What you will do>
Copy every line in which the string "picture" occurs.

-- Data to process start --

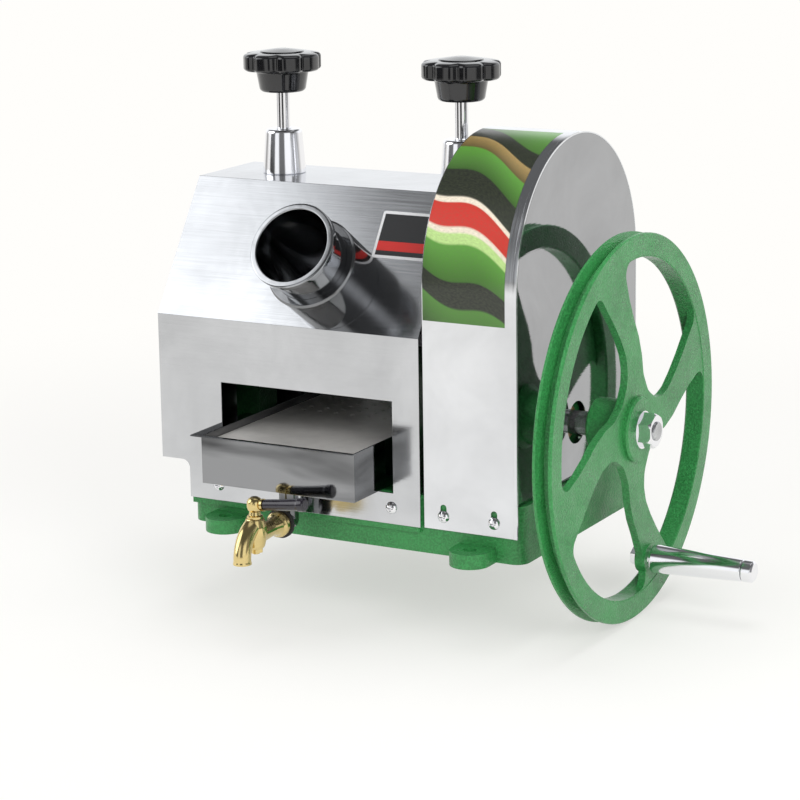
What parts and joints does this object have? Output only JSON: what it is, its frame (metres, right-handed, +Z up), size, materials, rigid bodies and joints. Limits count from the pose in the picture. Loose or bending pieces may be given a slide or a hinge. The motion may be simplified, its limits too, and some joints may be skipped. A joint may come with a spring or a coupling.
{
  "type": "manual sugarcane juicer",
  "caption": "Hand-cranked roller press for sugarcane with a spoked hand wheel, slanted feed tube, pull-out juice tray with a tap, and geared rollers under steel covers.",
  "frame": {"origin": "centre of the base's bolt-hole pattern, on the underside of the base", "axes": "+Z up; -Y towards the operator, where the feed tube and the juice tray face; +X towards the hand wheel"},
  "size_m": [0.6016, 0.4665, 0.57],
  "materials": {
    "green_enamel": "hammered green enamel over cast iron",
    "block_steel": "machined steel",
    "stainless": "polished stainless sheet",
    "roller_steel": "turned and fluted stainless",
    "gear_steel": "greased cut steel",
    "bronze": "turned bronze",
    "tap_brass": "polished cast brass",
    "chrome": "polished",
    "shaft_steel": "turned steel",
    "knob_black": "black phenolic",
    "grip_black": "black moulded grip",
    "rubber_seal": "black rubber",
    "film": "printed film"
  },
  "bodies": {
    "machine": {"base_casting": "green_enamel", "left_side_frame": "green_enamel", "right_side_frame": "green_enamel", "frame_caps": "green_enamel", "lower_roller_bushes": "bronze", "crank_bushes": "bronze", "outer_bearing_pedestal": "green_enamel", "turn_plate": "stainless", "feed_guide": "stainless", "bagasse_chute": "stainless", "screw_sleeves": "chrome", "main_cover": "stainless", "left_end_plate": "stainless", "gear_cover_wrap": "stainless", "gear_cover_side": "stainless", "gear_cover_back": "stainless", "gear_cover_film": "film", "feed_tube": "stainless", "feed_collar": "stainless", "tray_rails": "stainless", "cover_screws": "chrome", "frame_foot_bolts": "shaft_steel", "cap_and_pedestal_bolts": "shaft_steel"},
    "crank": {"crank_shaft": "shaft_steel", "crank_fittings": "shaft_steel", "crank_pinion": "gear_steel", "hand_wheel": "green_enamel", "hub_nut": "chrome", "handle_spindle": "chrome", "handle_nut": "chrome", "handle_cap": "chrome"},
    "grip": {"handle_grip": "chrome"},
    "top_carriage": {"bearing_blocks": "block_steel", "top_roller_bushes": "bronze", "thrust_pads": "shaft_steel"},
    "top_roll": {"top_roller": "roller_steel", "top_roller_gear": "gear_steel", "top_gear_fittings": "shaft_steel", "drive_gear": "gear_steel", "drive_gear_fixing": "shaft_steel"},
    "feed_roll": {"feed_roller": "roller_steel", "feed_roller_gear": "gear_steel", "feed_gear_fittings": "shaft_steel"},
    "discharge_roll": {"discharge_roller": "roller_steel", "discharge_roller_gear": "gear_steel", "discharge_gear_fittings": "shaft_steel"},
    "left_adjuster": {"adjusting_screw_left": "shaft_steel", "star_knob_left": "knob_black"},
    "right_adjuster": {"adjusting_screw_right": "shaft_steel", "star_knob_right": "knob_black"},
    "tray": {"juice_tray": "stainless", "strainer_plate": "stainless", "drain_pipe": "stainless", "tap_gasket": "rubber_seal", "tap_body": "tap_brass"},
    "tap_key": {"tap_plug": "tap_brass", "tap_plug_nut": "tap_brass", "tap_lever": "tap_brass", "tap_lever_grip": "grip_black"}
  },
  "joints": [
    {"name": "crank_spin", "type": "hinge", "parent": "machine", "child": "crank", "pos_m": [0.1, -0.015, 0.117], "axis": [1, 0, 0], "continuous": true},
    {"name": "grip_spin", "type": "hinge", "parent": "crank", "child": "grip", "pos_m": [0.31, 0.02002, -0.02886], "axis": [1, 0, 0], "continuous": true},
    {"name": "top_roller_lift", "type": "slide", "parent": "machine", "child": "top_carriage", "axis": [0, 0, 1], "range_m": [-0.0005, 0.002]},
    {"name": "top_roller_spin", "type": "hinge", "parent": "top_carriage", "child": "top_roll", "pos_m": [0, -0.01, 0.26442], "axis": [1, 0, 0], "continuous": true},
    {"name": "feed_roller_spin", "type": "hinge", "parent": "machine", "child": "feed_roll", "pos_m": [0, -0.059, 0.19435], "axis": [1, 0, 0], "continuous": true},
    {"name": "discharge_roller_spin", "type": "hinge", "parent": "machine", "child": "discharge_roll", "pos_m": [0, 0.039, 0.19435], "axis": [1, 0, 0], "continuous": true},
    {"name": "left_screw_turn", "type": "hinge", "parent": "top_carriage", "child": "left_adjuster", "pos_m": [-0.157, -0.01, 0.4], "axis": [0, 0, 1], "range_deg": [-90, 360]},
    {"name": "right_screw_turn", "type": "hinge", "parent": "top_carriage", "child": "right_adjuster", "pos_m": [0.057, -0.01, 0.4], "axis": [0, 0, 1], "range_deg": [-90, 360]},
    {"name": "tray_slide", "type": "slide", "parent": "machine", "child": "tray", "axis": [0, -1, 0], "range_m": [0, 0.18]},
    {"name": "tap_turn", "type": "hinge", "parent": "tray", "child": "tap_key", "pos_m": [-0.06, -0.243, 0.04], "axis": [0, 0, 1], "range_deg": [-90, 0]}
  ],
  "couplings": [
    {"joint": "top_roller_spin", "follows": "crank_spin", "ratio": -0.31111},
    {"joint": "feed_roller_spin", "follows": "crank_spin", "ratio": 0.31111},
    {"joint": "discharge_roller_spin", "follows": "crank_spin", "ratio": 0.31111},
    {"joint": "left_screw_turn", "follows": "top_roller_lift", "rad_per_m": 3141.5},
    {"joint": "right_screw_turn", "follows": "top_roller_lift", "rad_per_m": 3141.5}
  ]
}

-- Data to process end --
-- Data to process start --

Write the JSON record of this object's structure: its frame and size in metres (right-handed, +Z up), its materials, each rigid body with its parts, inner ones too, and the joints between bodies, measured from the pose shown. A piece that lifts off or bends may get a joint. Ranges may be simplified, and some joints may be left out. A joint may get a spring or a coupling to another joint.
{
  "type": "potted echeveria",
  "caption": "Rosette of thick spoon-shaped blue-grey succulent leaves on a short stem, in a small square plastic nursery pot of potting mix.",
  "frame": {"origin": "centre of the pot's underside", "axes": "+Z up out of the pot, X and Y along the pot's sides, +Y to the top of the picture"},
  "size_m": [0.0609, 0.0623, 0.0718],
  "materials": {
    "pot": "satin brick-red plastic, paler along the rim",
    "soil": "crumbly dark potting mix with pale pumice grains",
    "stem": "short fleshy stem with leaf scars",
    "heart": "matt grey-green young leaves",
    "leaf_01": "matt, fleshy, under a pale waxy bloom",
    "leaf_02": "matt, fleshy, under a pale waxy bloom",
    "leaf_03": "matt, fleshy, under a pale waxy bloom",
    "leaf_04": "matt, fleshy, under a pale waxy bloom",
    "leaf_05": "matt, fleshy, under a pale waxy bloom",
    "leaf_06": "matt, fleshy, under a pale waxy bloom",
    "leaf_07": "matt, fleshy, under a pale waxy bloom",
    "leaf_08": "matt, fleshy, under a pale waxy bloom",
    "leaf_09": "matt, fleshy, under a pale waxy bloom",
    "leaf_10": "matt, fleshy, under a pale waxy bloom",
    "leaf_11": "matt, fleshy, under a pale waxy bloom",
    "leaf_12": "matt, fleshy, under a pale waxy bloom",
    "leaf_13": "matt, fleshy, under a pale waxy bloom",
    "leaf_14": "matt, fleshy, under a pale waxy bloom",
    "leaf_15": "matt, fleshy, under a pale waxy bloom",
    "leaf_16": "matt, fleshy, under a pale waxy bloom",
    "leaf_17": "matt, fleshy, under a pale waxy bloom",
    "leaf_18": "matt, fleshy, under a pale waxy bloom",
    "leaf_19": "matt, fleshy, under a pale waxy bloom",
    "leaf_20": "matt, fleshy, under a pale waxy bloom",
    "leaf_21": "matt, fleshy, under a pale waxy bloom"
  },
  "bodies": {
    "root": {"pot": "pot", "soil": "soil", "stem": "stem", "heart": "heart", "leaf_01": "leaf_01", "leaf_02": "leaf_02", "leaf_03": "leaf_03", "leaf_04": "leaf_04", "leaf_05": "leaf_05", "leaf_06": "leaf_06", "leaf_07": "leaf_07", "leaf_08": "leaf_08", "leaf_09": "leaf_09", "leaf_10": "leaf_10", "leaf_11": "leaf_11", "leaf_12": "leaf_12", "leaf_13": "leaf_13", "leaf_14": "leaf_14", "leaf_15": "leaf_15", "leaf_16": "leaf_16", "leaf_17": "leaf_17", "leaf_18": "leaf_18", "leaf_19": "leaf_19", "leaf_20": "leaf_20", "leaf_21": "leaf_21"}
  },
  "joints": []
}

-- Data to process end --
-- Data to process start --

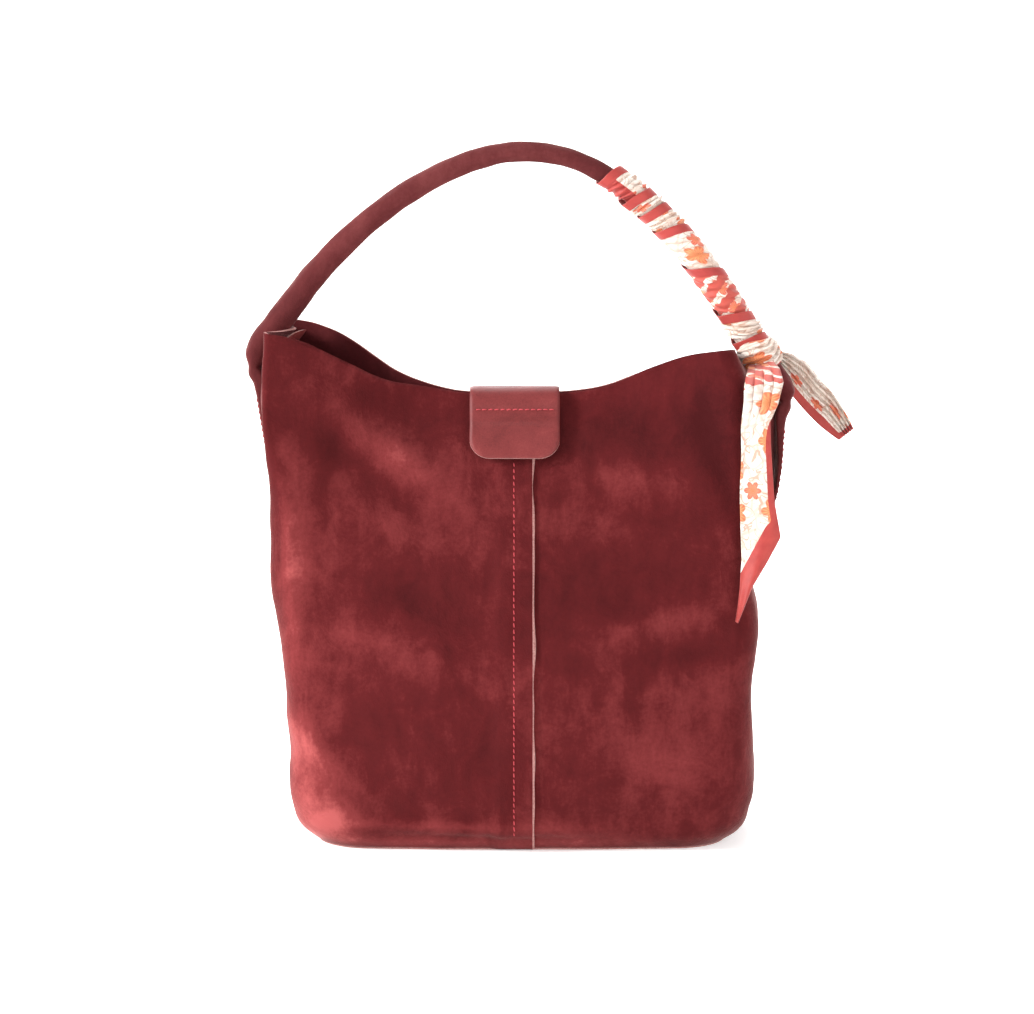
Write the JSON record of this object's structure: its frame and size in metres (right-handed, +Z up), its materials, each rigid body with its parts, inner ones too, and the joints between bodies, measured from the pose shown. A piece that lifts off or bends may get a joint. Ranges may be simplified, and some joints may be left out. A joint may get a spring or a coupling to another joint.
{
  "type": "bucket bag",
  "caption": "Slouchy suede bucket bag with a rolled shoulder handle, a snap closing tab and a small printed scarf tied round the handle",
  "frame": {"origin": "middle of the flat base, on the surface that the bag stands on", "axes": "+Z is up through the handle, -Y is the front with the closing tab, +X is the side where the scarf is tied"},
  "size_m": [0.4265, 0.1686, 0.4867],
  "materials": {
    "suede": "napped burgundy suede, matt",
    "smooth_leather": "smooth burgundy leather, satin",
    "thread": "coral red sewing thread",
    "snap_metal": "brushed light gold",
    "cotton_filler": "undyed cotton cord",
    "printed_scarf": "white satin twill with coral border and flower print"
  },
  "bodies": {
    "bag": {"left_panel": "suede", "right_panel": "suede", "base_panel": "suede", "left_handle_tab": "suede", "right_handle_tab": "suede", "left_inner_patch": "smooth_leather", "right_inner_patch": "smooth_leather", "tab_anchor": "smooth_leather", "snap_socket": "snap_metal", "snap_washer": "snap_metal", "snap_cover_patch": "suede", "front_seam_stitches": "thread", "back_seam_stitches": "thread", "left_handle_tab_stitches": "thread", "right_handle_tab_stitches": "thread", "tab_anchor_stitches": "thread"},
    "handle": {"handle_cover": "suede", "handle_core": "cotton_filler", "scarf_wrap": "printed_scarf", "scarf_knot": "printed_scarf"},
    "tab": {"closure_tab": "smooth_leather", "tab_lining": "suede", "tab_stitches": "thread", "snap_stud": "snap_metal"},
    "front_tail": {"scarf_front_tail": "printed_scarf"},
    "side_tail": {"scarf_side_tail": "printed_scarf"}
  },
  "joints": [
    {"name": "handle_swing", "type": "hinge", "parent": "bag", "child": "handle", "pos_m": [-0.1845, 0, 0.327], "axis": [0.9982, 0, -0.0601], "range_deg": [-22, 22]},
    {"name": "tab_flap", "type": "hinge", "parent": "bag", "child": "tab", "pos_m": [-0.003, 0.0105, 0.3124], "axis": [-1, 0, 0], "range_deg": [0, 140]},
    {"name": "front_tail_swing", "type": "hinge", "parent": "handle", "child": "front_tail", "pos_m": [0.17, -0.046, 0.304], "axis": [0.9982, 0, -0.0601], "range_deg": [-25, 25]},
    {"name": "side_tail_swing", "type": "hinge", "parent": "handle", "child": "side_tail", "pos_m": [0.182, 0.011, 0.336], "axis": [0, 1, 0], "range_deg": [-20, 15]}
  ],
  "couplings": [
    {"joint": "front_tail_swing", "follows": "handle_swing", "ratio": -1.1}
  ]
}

-- Data to process end --

Answer to this task>
What parts and joints does this object have? Output only JSON: what it is, its frame (metres, right-handed, +Z up), size, materials, rigid bodies and joints. Limits count from the pose in the picture. Loose or bending pieces may be given a slide or a hinge. The motion may be simplified, its limits too, and some joints may be skipped. A joint may come with a spring or a coupling.
  "frame": {"origin": "centre of the pot's underside", "axes": "+Z up out of the pot, X and Y along the pot's sides, +Y to the top of the picture"},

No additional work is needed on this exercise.